10) San Francisco -1 over SEATTLE
The Seahawks were pronounced dead to me a long time ago this season. I will note again how much we Bengals fans are LOVING how miserable TJ Houshmandouche is over on the left coast.

That’s right, Teej, if you squint hard enough you can see the AFC North standings… Get a haircut.
11) NY GIANTS +2.5 over Dallas
It’s General Coughlin’s last stand as the 6-5 G-Men look to salvage their playoff lives vs. the suddenly hot despite losing a hot girl as their spokeswoman Cowboys. I’m not sure why I like the Giants here other than that they are a live, home dog, and they are desperate.
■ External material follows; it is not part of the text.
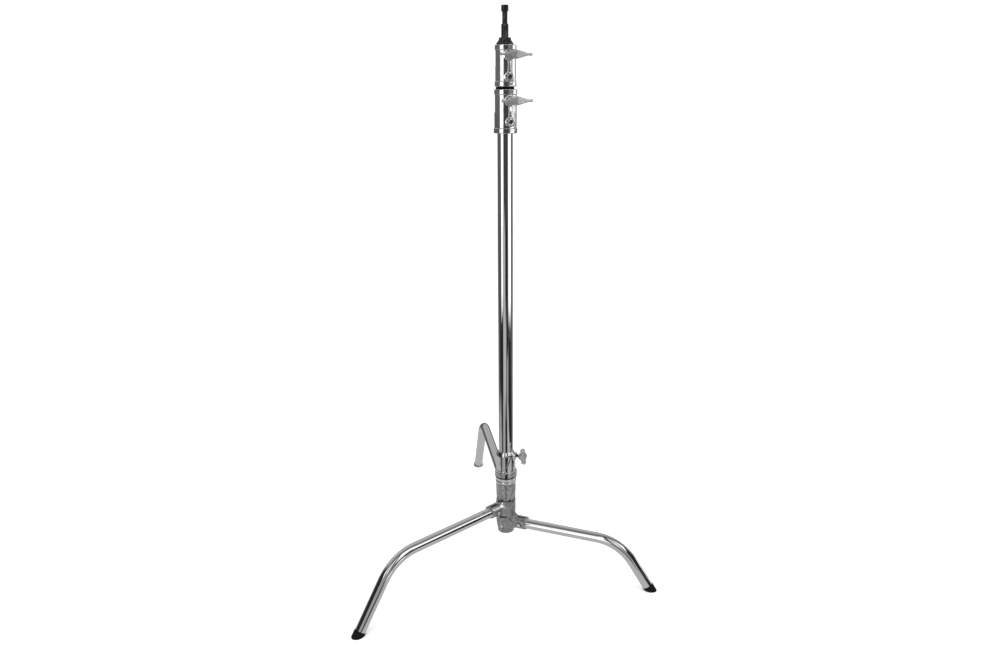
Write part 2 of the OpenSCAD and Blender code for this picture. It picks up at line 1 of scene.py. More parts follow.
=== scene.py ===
"""Looks of the c stand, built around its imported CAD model.

Shapes are drawn in millimetres, each in a local frame, and placed in the row frame in metres.
Castings are distance fields: a function gives how far a point is outside the metal, and a net of quads
is settled on the surface where that distance is 0. Turned and hexagonal parts are lofts through loops.
"""
import json
import math

import bpy
import numpy as np
from mathutils import Euler, Matrix, Vector


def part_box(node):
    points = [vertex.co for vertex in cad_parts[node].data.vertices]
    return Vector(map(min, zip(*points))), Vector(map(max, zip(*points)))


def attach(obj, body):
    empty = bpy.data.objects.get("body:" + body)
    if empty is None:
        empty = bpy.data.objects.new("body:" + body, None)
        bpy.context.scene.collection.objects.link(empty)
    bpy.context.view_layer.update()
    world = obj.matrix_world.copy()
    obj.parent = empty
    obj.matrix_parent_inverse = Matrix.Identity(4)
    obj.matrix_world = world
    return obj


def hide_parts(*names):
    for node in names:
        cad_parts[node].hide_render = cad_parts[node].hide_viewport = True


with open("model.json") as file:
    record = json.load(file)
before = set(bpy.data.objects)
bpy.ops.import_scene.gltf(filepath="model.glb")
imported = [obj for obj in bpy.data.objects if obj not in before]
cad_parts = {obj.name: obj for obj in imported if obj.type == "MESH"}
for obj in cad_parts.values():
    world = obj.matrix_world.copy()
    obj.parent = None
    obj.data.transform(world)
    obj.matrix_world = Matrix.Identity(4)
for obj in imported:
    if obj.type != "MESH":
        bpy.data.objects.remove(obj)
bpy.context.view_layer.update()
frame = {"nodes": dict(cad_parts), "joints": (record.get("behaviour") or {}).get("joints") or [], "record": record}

MM = 0.001
AROUND = 96                  # points around a turned part
SHARP_ANGLE = 38             # degrees; lofts are smooth where their faces meet at less
CELL = 0.8                   # of the grid that a casting's net is drawn on
JOINTS = {j["name"]: j for j in frame["joints"]}
MOUNTS = {m["name"]: m for m in frame["record"]["mounts"]}


# ---- Places, read from the frame ----

def low(node):
    """A CAD node's lowest corner in millimetres."""
    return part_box(node)[0] / MM


def high(node):
    """A CAD node's highest corner in millimetres."""
    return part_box(node)[1] / MM


def azimuth_of(vector):
    return math.degrees(math.atan2(vector[1], vector[0]))


def joint_azimuth(name):
    return azimuth_of(JOINTS[name]["axis"])


def joint_height(name):
    return JOINTS[name]["pos_m"][2] / MM


def turn(degrees, axis):
    return Matrix.Rotation(math.radians(degrees), 4, axis)


def shift(x=0.0, y=0.0, z=0.0):
    return Matrix.Translation((x, y, z))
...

Desperate teams generally play well if they have any quality (see Baltimore last week), and I think the Giants still have some fight left despite the Antonio Pierce absence and Eli injury. Do not bet this game with us, only against us. MANNING FACE!

12) Baltimore +3 over GREEN BAY
THERE ARE SO MANY GAMES IN THESE NON BYE WEEKS! My fingers hurt, and due to a new NFL rule I will no longer be able to play this week or next. Fortunately, I’ve lied to my editors (there aren’t any so it’s easy), and will push through and continue next week. As for this week, well, this is actually a really good football game between two really good football teams. Football. And you know how we deal with those, limited comments as you’ve probably read all about it yourselves in the standard previews. Fun factoid for you though, before we go, did you know that for all of the fanfare we’re sure to get during Ray Lewis’ intro etc., it is actually the Packers defense that ranks number 1 in the NFL per the Football Outsiders statistics. That combined with no Terrell Suggs, home field, and a new found running game behind Ryan Grant lead me to take…the Ravens. Because I can. And because they’re desperate. And most importantly, because of reverse jinx factors… ENJOY THE GAMES!